The data of Gehry’s work

Gehry's sketches and building images are taken as two groups of pictures and they are unpaired, while the sketch and building images are one-to-one correspondence.

The CycleGAN will develop an architecture of two GANs, and each GAN has a discriminator and a generator model, meaning there are four models in total in the architecture.

The first GAN will generate pictures of sketches given pictures of building images, and the second GAN will generate scheme drawings given pictures of sketch.

Each GAN has a conditional generator model that will synthesize an image given an input image. And each GAN has a discriminator model to predict how likely the generated image is to have come from the target image collection. The discriminator and generator models for a GAN are trained under normal adversarial loss like a standard GAN model.

So far, the models are sufficient for generating plausible images in the target domain but are not translations of the input image.

Each of the GANs are also updated using cycle consistency loss. This is designed to encourage the synthesized images in the target domain that are translations of the input image.

Cycle consistency loss compares an input picture to the Cycle GAN to the generated picture and calculates the difference between the two, e.g. using the L1 norm or summed absolute difference in pixel values.

There are two ways in which cycle consistency loss is calculated and used to update the generator models each training iteration.

The first GAN (GAN 1) will take an image of sketches, generate image of scheme drawings, which is provided as input to the second GAN (GAN 2), which in turn will generate an image of sketches.
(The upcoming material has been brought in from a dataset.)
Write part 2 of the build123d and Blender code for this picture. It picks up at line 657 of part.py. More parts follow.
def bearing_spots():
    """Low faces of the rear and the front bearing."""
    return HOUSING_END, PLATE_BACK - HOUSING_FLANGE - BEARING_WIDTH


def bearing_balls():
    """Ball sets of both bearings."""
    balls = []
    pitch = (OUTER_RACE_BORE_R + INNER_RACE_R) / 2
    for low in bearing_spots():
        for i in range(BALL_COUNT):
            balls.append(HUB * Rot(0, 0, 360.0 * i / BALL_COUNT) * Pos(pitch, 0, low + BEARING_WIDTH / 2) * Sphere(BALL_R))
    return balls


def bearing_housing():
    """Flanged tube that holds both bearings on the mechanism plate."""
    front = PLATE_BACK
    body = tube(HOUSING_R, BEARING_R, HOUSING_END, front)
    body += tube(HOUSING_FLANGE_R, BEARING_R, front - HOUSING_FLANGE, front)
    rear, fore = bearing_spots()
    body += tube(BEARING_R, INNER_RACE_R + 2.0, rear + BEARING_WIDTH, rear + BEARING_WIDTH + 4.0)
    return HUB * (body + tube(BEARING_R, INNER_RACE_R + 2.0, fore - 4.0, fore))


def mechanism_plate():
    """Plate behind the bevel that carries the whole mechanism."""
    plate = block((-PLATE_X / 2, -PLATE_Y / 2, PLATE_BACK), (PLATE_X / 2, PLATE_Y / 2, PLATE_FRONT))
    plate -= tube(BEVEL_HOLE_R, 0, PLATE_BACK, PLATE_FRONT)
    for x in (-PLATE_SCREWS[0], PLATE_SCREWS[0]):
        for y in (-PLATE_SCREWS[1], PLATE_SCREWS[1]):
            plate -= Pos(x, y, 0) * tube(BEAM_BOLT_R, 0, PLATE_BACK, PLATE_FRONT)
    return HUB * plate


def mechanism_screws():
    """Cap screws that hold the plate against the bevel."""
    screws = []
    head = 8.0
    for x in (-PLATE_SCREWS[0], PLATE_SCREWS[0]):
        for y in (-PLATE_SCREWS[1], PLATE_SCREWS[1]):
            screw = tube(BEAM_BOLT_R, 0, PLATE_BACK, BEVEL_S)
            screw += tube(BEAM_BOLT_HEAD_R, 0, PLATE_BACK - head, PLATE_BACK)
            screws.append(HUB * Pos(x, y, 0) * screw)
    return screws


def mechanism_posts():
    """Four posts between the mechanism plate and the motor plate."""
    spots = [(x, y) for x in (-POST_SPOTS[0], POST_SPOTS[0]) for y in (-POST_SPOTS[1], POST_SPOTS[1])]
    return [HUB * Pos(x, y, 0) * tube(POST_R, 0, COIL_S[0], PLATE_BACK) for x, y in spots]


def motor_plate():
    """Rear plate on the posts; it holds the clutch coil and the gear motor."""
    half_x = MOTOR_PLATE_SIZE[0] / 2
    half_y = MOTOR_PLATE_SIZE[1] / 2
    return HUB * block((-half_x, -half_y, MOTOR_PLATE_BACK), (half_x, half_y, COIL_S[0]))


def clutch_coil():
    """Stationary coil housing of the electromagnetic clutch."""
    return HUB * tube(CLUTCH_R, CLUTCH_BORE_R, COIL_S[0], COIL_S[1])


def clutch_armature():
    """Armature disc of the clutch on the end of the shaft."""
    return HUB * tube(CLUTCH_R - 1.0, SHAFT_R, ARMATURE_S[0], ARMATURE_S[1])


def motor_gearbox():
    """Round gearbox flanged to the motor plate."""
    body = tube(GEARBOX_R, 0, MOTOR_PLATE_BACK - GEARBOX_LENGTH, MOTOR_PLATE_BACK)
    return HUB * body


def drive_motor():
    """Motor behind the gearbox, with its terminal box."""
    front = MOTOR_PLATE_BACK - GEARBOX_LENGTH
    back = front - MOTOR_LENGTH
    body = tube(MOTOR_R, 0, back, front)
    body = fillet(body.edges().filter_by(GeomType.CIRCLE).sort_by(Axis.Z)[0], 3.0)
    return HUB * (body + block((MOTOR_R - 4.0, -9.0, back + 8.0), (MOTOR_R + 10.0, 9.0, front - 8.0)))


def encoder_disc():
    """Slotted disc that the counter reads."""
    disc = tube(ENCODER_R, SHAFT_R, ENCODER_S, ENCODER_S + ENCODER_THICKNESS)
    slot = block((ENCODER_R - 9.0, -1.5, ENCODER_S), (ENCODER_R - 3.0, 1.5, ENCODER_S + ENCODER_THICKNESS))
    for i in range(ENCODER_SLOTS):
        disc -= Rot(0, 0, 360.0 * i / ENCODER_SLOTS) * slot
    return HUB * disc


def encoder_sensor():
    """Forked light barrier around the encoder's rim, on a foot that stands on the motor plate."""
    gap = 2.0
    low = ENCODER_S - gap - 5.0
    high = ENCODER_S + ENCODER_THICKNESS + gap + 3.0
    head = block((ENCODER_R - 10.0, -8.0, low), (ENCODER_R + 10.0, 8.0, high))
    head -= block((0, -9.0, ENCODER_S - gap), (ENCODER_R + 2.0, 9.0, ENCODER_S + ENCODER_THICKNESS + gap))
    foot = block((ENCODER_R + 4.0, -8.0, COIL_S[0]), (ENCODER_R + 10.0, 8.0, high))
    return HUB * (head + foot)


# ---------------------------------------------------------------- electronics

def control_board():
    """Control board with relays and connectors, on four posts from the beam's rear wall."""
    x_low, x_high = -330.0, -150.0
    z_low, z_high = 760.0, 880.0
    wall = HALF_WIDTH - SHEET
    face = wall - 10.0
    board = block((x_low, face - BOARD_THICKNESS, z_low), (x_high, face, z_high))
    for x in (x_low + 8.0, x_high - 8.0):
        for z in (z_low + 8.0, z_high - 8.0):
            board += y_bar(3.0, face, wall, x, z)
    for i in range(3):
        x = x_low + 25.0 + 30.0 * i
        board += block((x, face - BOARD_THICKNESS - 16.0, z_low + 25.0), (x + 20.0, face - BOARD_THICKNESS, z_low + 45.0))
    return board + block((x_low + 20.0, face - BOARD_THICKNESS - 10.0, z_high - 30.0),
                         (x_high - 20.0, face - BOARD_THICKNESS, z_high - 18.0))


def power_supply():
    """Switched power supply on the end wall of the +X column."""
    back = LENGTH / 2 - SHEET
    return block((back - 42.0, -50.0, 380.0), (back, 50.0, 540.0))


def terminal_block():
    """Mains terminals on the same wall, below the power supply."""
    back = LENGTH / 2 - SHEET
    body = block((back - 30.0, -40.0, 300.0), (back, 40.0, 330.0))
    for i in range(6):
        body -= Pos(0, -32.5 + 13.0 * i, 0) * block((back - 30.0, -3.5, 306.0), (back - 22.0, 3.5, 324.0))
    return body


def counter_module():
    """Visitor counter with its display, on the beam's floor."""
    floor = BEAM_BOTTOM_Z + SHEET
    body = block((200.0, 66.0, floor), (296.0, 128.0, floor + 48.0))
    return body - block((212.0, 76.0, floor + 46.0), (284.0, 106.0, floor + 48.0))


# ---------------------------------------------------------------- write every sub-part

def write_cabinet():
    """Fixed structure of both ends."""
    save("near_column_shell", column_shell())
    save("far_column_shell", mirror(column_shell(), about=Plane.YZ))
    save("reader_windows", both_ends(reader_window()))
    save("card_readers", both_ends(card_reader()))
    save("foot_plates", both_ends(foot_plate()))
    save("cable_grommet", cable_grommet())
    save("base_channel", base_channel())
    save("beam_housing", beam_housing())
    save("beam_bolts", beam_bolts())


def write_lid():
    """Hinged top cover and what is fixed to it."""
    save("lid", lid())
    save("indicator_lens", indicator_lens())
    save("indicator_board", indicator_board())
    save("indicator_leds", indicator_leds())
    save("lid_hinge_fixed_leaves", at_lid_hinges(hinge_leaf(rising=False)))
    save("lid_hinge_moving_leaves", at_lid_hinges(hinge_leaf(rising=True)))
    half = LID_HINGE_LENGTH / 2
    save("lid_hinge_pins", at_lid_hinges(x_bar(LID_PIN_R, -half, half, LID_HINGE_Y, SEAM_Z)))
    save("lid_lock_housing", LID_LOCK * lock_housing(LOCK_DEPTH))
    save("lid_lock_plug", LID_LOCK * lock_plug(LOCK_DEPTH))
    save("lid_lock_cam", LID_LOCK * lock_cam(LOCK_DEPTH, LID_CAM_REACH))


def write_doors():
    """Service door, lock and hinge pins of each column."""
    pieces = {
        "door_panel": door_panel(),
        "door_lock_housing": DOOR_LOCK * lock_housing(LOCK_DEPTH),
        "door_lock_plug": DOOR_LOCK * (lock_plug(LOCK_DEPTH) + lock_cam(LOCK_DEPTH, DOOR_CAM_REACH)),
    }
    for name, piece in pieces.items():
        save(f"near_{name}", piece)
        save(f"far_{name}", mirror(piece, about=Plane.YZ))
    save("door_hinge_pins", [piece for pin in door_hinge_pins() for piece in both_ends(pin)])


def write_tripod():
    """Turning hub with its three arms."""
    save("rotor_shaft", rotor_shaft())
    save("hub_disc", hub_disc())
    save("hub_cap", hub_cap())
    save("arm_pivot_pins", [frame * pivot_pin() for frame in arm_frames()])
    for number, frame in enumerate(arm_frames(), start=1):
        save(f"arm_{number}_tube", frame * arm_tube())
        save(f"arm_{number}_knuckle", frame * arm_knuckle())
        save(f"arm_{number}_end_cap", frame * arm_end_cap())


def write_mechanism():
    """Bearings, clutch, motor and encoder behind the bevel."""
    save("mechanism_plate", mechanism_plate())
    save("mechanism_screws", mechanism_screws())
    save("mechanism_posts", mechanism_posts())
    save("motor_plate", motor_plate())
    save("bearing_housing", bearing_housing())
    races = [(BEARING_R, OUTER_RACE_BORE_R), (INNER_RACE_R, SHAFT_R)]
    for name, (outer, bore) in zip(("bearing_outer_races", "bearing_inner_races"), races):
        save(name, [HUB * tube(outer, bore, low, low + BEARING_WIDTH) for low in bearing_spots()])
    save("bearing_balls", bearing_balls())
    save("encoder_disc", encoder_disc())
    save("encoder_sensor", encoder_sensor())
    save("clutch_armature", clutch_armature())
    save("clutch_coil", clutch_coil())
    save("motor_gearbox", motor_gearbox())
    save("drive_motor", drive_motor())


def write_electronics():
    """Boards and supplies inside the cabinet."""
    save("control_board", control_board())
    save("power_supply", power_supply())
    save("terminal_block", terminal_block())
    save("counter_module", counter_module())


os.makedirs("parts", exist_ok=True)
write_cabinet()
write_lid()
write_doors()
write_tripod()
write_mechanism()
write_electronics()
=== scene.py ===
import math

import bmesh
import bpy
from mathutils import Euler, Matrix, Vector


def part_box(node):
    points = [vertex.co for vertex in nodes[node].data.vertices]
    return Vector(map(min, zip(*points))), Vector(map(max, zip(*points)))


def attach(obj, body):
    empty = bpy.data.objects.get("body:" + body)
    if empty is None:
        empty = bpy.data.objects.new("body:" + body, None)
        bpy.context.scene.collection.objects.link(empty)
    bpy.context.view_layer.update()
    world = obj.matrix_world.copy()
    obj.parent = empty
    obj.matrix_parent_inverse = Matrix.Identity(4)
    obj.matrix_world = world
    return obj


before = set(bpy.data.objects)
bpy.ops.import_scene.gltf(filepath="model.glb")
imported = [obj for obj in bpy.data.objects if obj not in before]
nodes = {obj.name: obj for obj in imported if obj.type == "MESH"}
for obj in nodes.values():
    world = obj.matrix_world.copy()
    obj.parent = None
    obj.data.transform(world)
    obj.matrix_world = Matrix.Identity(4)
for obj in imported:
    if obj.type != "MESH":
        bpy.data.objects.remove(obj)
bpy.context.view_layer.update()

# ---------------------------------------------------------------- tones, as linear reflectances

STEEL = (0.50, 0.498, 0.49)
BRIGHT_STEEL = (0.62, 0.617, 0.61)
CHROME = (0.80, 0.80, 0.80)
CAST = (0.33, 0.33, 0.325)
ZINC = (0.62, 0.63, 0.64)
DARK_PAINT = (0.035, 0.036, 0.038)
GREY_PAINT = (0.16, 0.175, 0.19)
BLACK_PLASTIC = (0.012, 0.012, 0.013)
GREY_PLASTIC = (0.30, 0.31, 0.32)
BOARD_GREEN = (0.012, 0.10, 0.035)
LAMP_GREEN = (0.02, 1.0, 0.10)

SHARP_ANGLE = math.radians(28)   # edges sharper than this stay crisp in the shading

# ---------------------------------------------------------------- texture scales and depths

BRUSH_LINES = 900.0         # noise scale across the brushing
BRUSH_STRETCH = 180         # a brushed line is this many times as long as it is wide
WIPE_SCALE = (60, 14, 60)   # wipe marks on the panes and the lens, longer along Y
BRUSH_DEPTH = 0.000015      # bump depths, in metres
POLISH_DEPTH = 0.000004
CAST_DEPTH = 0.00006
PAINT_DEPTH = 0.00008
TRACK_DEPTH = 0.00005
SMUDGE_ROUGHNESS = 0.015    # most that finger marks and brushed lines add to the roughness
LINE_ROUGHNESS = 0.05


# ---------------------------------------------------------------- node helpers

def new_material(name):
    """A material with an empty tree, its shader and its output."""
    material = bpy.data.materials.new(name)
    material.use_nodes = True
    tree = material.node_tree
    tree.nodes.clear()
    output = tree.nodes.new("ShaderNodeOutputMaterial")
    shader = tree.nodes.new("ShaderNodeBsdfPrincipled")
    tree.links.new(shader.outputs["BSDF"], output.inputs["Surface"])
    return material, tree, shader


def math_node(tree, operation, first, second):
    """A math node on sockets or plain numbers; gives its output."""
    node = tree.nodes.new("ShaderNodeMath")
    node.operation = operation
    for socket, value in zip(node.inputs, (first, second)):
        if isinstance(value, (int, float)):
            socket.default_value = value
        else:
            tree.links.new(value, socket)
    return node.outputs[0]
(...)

The cycle consistency loss calculates the difference between the image input to GAN 1 and the image output by GAN 2 and the generator models are updated accordingly to reduce the difference in the images.

This is a forward-cycle for cycle consistency loss. The same process is related in reverse for a backward cycle consistency loss from generator 2 to generator 1 and comparing the original pictures of the buildings to the generated picture of scheme drawings.

4 Results

See (Fig. 3).

Fig. 3.
figure 3

The results of the test training

4.1 Data Preparation

Whether it is Gary's work (Fig. 4) or Alberto's work (Fig. 5), in the generated scheme drawing, the sketch boundary recognition is well completed. In the scheme drawing, the architecture, sky and other environmental factors are clearly expressed.

Fig. 4.
figure 4

xxx

Fig. 5.
figure 5

xxx

4.2 Certain Cognitive Ability for Different Perspectives of the Same Building

In order to expand the sample size, this study collected different perspectives of the same building. It can be seen in the Fig. 6 that due to the continuity of design elements from different perspectives, the generated scheme drawings have similar color attributes. This may be because the computer recognizes the similarity between images to a certain extent.

Fig. 6.
figure 6

xxx

4.3 The Generated Scheme Drawings Can Reflect the architect's Creative Style

In Alberto’s design, he is good at using natures and hopes to integrate architecture and environment. It can be seen from the Fig. 7 that the generated architectural scheme drawing has a very similar architectural scene, and the natural elements, light and environment are fully expressed.

Fig. 7.
figure 7

xxx

4.4 The Generated Scheme Drawings Can Reflect Good Shadow Changes

In the Fig. 8, the architectural light and shadow expressed by Alberto in real buildings are well interpreted in the generated renderings. It creates the same interior atmosphere as the architect's intention.

Fig. 8.
figure 8

The results of the test training

It can also be seen from the Fig. 9 that in the design of Gehry, the light and shadow between the building volumes are also expressed, which interprets the relationship between the building volumes.

Fig. 9.
figure 9

The results of the test training

5 Conclusion and Discussion

In this study, based on image to image translation, with the help of GycleGAN, the mapping from architectural sketches to building images is realized. Through the analysis of the architectural generation design results of Gehry's and Alberto's architectural sketches, the feasibility of this method is verified. Secondly, it is found that this method can well complete the identification of sketch boundaries. In the generated scheme drawings, it can not only reflect the volume and lighting changes of the building, but also reflect the architect's creative intention and style to a large extent, the side reflects the cognitive ability of this method to architectural design.

Through the horizontal comparison of the sketch generation results of the two architects, we can see that the more abstract the sketch is, the more difficult it is to identify, the clearer and simpler the sketch is, the better the effect of the generated scheme drawing will be.

Of course, this also shows that the cognitive ability of computer needs to be further strengthened. This is also one of the important tasks of the next research.